By Clive Stafford Smith
2 June 2012
Obama's policy of killing 'militants' in Pakistan may go down well in the US, but it is provoking an extremist backlash abroad
Innocent civilians are being killed by US Predator drones in Waziristan despite claims by the CIA that this is not the case. Photograph: US Air Force/Getty Images
Last October I was at a jirga in Islamabad where 80 people from Waziristan had assembled to talk about the US Predator drones that buzz around overhead, periodically delivering death by Hellfire missile. A jirga is the traditional forum for discussing and resolving disputes, part parliament, and part court of law. The turbaned tribal elders were joined by their young sons on a rare foray out of their region to meet outsiders and discuss the killing. The isolation of the Waziris is almost total – no western journalist has been to Miranshah for several years.
At our meeting I spoke as the representative westerner. I reported the CIA claim that not one single innocent civilian had been killed in over a year. I did not need to understand Pashtu to translate the snorts of derision when this claim was translated.
During the day I shook the hand of a 16-year-old kid from Waziristan named Tariq Aziz. One of his cousins had died in a missile strike, and he wanted to know what he could do to bring the truth to the west. At the Reprieve charity, we have a transparency project: importing cameras to the region to try to export the truth back out. Tariq wanted to take part, but I thought him too young.
Then, three days later, the CIA announced that it had eliminated "four militants". In truth there were only two victims: Tariq had been driving his 12-year-old cousin to their aunt's house when the Hellfire missile killed them both. This came just 24 hours after the CIA boasted of eliminating six other "militants" – actually, four chromite workers driving home from work. In both cases a local informant apparently tagged the car with a GPS monitor and lied to earn his fee.
Last week officials in the Obama administration talked to the New York Times about the "Secret Kill List" drawn up for drone assassinations. Democratic strategists in an election year calculate that the article will prove a vote-winner, dispelling any notion that Barack Obama is soft on terror. The administration voices wanted to leave the impression of an involved and committed president who reads Thomas Aquinas's theory of the "just war" in between personally vetting the kill list.

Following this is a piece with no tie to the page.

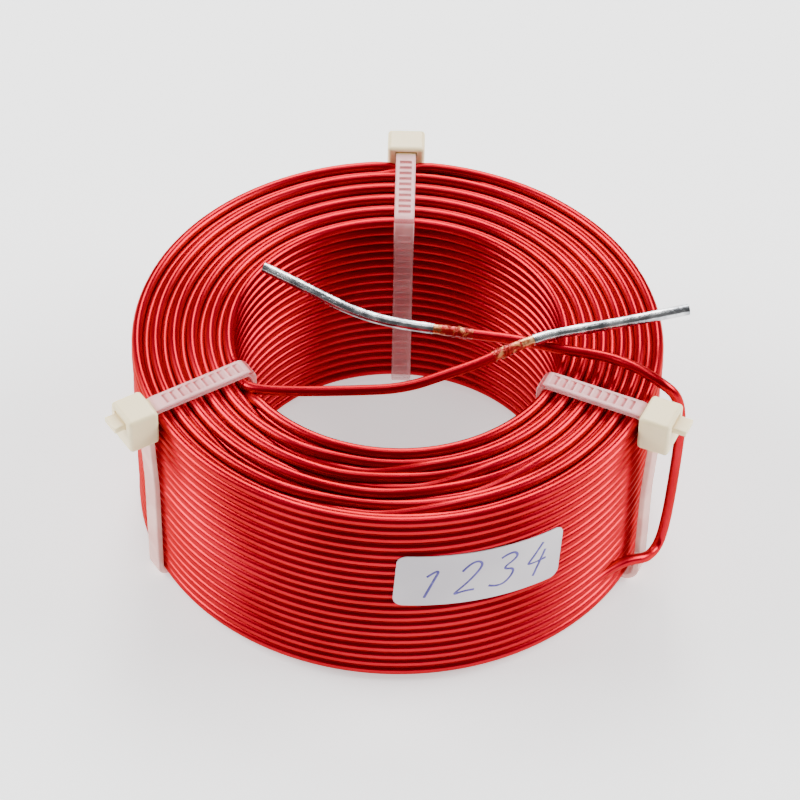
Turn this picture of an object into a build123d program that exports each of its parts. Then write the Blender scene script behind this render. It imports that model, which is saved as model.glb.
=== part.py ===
from build123d import *
from math import asin, atan2, hypot, radians, sin, sqrt, tan
import os

# Air-cored crossover inductor: one length of enamelled copper wire wound in nested layers
# without a former, held by three nylon cable ties, with both ends of the wire led out over
# the top, stripped and tinned. Millimetres, +Z up. The origin is on the axis of the coil,
# in the plane that the coil stands on.

# Enamelled wire
WIRE_D = 1.325
COPPER_D = 1.25
TURN_GAP = 0.045
VALLEY_WEB = 0.25

# Coil
TURNS_HIGH = 20
LAYERS = 11
BORE_R = 20.33

# Cable ties
STRAP_W = 2.6
STRAP_T = 0.8
STRAP_EDGE_R = 0.2
SEAT_GAP = 0.02
TOOTH_PITCH = 1.1
TOOTH_DEPTH = 0.3
TOOTH_LAND = 0.22
CHANNEL_W = 1.6
HEAD_DEPTH = 4.05
HEAD_W = 4.9
HEAD_H = 4.9
HEAD_EDGE_R = 0.52
HEAD_GAP = 0.15
SLOT_DOWN = 1.3
SLOT_GAP_W = 0.2
SLOT_GAP_T = 0.35
PAWL_L = 1.6
ROOT_OUT = 0.4
ROOT_TAPER_L = 9.0

# Lead ends
TIN_T = 0.07
START_TIN_L = 20.0
START_BAND_L = 1.7
FINISH_TIN_L = 23.4
FINISH_BAND_L = 1.0

# Paper label on the outer wall
LABEL_L = 21.4
LABEL_H = 8.4
LABEL_T = 0.12
LABEL_CORNER_R = 1.2
LABEL_AZIMUTH = -71.1
LABEL_Z = 17.63
LABEL_TILT = 3.3

# Worked out from the sizes above
WIRE_R = WIRE_D / 2
TURN_PITCH = WIRE_D + TURN_GAP
LAYER_PITCH = sqrt(WIRE_D**2 - (TURN_PITCH / 2) ** 2)
COIL_R = BORE_R + WIRE_D + (LAYERS - 1) * LAYER_PITCH
COIL_Z0 = STRAP_T + SEAT_GAP
COIL_H = WIRE_D + (TURNS_HIGH - 1) * TURN_PITCH
COIL_TOP = COIL_Z0 + COIL_H
OUTER_TURN_R = COIL_R - WIRE_R
INNER_TURN_R = BORE_R + WIRE_R
LOW_TURN_Z = COIL_Z0 + WIRE_R
TOP_TURN_Z = COIL_TOP - WIRE_R

# Each tie lies in an upright plane: its azimuth in degrees, how far that plane passes beside
# the axis, how much higher its head sits than flush with the strap, how far its outer leg
# stands off the wall, and how much of its trimmed tail is left
LEFT_AZIMUTH = -146.8
LEFT_BESIDE = -3.6
LEFT_LIFT = 0.63
LEFT_STAND_OFF = 0.0
LEFT_TAIL_L = 1.4
RIGHT_AZIMUTH = -23.9
RIGHT_BESIDE = -0.7
RIGHT_LIFT = 0.53
RIGHT_STAND_OFF = 0.86
RIGHT_TAIL_L = 1.7
BACK_AZIMUTH = 89.7
BACK_BESIDE = -0.4
BACK_LIFT = 0.82
BACK_STAND_OFF = 0.0
BACK_TAIL_L = 0.5

TIES = {
    "left": (LEFT_AZIMUTH, LEFT_BESIDE, LEFT_LIFT, LEFT_STAND_OFF, LEFT_TAIL_L),
    "right": (RIGHT_AZIMUTH, RIGHT_BESIDE, RIGHT_LIFT, RIGHT_STAND_OFF, RIGHT_TAIL_L),
    "back": (BACK_AZIMUTH, BACK_BESIDE, BACK_LIFT, BACK_STAND_OFF, BACK_TAIL_L),
}

# Hand-formed routes of the two leads, from the coil to the tip: azimuth in degrees, then
# across, which is 0 on the axis, 1 at the innermost turn and 2 at the outermost, then level,
# which is 0 at the lowest turn and 1 at the top one. The start lead leaves the innermost top
# turn under the left tie. The finish lead leaves the fourth outer turn from the bottom,
# crosses the foot of the right tie and climbs behind its head.
START_ROUTE = [
    (-165, 1.0, 1.0),
    (-157, 1.0, 1.0),
    (-151.5, 1.0, 1.0),
    (-146.4, 0.938, 1.0101),
    (-136.5, 0.788, 1.0255),
    (-115.8, 0.614, 1.0447),
    (-85.6, 0.554, 1.0658),
    (-56.9, 0.54, 1.0908),
    (-37.4, 0.612, 1.1061),
    (-20.5, 0.722, 1.1215),
    (-9.4, 0.917, 1.133),
    (-4.0, 1.412, 1.1445),
    (1.8, 2.307, 1.1561),
]
FINISH_ROUTE = [
    (-45.0, 2.0, 0.1579),
    (-38.5, 2.0, 0.1579),
    (-33.0, 2.076, 0.1639),
    (-30.0, 2.173, 0.1639),
    (-27.6, 2.27, 0.1467),
    (-25.3, 2.292, 0.1236),
    (-22.9, 2.314, 0.1236),
    (-21.0, 2.336, 0.1697),
    (-20.1, 2.358, 0.308),
    (-19.8, 2.376, 0.4886),
    (-18.9, 2.383, 0.6922),
    (-17.4, 2.376, 0.8535),
    (-17.4, 2.314, 1.0178),
    (-17.8, 2.121, 1.0908),
    (-15.7, 1.787, 1.1138),
    (-13.3, 1.45, 1.0984),
    (-12.2, 0.994, 1.0754),
    (-9.3, 0.738, 1.0619),
    (-9.0, 0.487, 1.06),
    (-12.8, 0.215, 1.0716),
    (-163.3, 0.05, 1.0831),
    (167.4, 0.283, 1.0946),
    (156.5, 0.634, 1.1138),
    (154.9, 0.889, 1.133),
]
ROUTE_ROUNDING = 0.45
JOINT_SNAP = 0.02


def turn_centres():
    """Centres of the turns in the half section, layer by layer from the bore outwards."""
    layers = []
    for layer in range(LAYERS):
        short = layer % 2
        x = INNER_TURN_R + layer * LAYER_PITCH
        z0 = LOW_TURN_Z + short * TURN_PITCH / 2
        layers.append([(x, z0 + i * TURN_PITCH) for i in range(TURNS_HIGH - short)])
    return layers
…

Mitt Romney dubbed Obama "Dr Strangelove" back in 2007. It may have been a rare, perceptive insight. A decision by the smartest man in the room is only as good as the information that he receives, and no matter how accurate the shiny new missile, if it's aimed at the wrong person it will hit the wrong target.
It is easy to understand how the CIA slaughtered Tariq and many other innocent victims. Those who press the Hellfire buttons are 8,000 miles away in Nevada and are dependent on local "intelligence". Just as with Guantánamo Bay, the CIA is paying bounties to those who will identify "terrorists". Five thousand dollars is an enormous sum for a Waziri informant, translating to perhaps £250,000 in London terms. The informant has a calculation to make: is it safer to place a GPS tag on the car of a truly dangerous terrorist, or to call down death on a Nobody (with the beginnings of a beard), reporting that he is a militant? Too many "militants" are just young men with stubble. At least 174 have been children.
The New York Times reports that Obama first embraced a policy of taking no prisoners in order to avoid the embarrassing sore of Guantánamo. Then he accepted a method for assessing casualties that "counts all military-age males in a strike zone as combatants" unless there is explicit posthumous proof of their innocence – because they are probably "up to no good".
While Obama's policies may go down a treat in the US, they are fomenting radicalism abroad, the very policy not only undermining our way of life but provoking an extremist hydra with many more heads.
Some sane voices penetrate the gloom. Starting last summer, Cameron Munter, Obama's ambassador to Islamabad, was required to give a thumb up or down assessment of each drone attack on Pakistani turf, as if he were an emperor in the Coliseum. "He didn't realise his main job was to kill people," said a colleague. Munter is quitting his job early this month because his diplomatic mission has been rendered impossible.
The dearth of US domestic criticism is astounding. The last time a president indulged in an illegal bombing campaign in the sovereign territory of allies (Richard Nixon in 1969, in Cambodia and Laos), the policy nearly got included in the articles of impeachment. We should remember that history, as the Vietnamese capitalised on the backlash, helping to impose the genocidal Khmer Rouge on Cambodia, and a single-party regime that endures 40 years later in Laos.
Ultimately, Mitt Romney faces a dilemma: what must a Republican candidate do to outflank the extremism of his Democratic opponent? The rest of us must be concerned as well: we are sleepwalking into the Drone Age, and few people are debating the dire consequences.
Clive Stafford Smith is director of the charity Reprieve, which has a project intended to provoke debate on drones.